** Begin Data block **
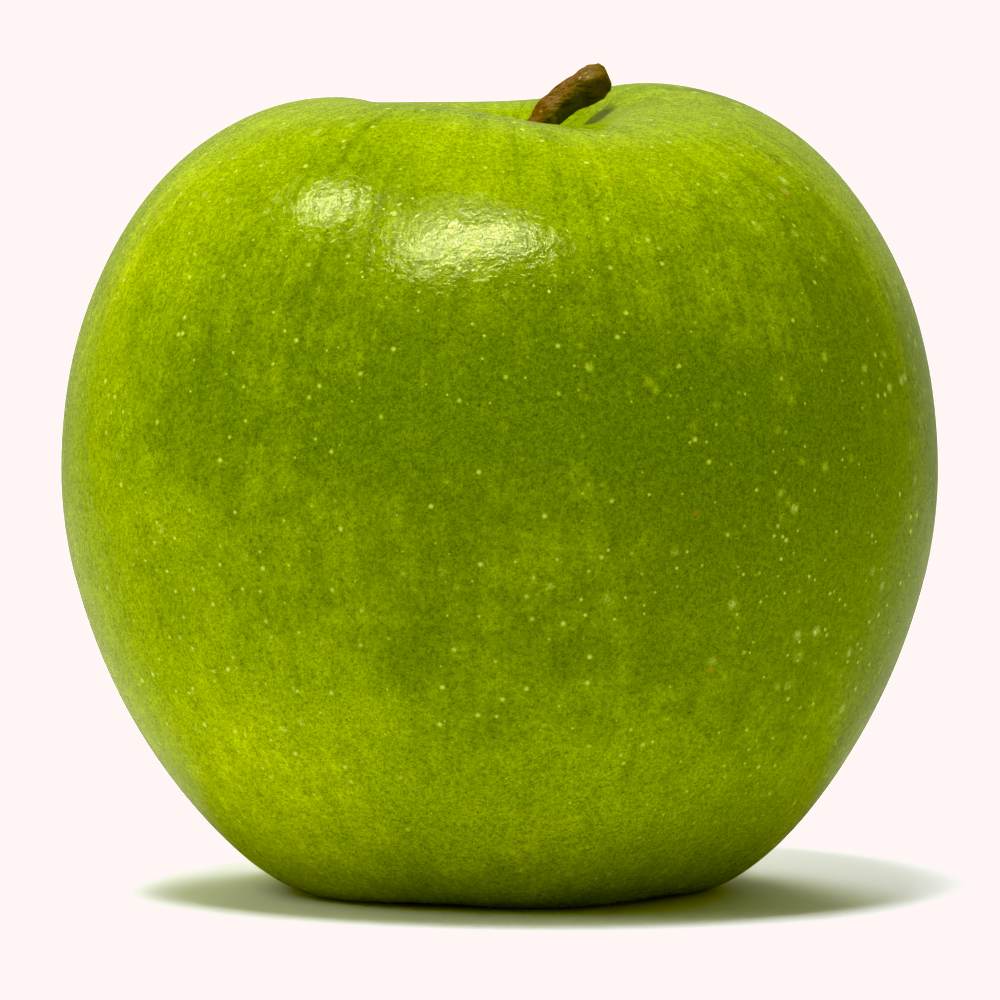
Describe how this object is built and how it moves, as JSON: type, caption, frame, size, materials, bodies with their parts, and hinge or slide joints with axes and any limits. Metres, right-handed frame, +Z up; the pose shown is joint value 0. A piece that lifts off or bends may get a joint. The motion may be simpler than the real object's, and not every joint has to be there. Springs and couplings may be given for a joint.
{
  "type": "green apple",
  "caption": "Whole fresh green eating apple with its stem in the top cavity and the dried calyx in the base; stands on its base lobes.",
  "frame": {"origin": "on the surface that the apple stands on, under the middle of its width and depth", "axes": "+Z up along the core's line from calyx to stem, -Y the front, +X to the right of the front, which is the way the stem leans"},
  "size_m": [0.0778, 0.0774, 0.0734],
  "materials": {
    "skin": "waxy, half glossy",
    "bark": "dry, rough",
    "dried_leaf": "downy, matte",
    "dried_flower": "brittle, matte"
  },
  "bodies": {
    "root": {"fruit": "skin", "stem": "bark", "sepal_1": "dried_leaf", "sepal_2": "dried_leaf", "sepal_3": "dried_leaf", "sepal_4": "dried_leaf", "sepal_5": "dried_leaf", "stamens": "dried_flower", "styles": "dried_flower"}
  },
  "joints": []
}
** End Data block **
Hand back the material above in full, exactly as written.

§ Response to this task:
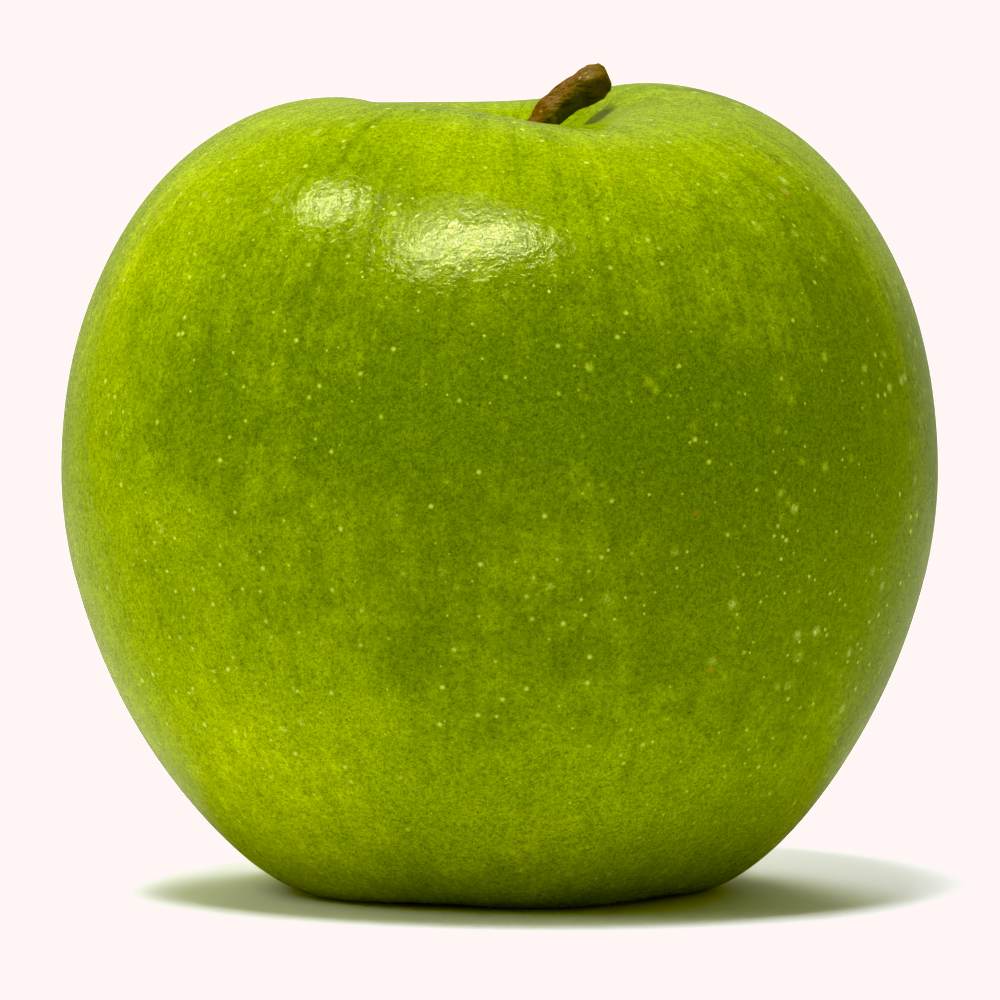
Describe how this object is built and how it moves, as JSON: type, caption, frame, size, materials, bodies with their parts, and hinge or slide joints with axes and any limits. Metres, right-handed frame, +Z up; the pose shown is joint value 0. A piece that lifts off or bends may get a joint. The motion may be simpler than the real object's, and not every joint has to be there. Springs and couplings may be given for a joint.
{
  "type": "green apple",
  "caption": "Whole fresh green eating apple with its stem in the top cavity and the dried calyx in the base; stands on its base lobes.",
  "frame": {"origin": "on the surface that the apple stands on, under the middle of its width and depth", "axes": "+Z up along the core's line from calyx to stem, -Y the front, +X to the right of the front, which is the way the stem leans"},
  "size_m": [0.0778, 0.0774, 0.0734],
  "materials": {
    "skin": "waxy, half glossy",
    "bark": "dry, rough",
    "dried_leaf": "downy, matte",
    "dried_flower": "brittle, matte"
  },
  "bodies": {
    "root": {"fruit": "skin", "stem": "bark", "sepal_1": "dried_leaf", "sepal_2": "dried_leaf", "sepal_3": "dried_leaf", "sepal_4": "dried_leaf", "sepal_5": "dried_leaf", "stamens": "dried_flower", "styles": "dried_flower"}
  },
  "joints": []
}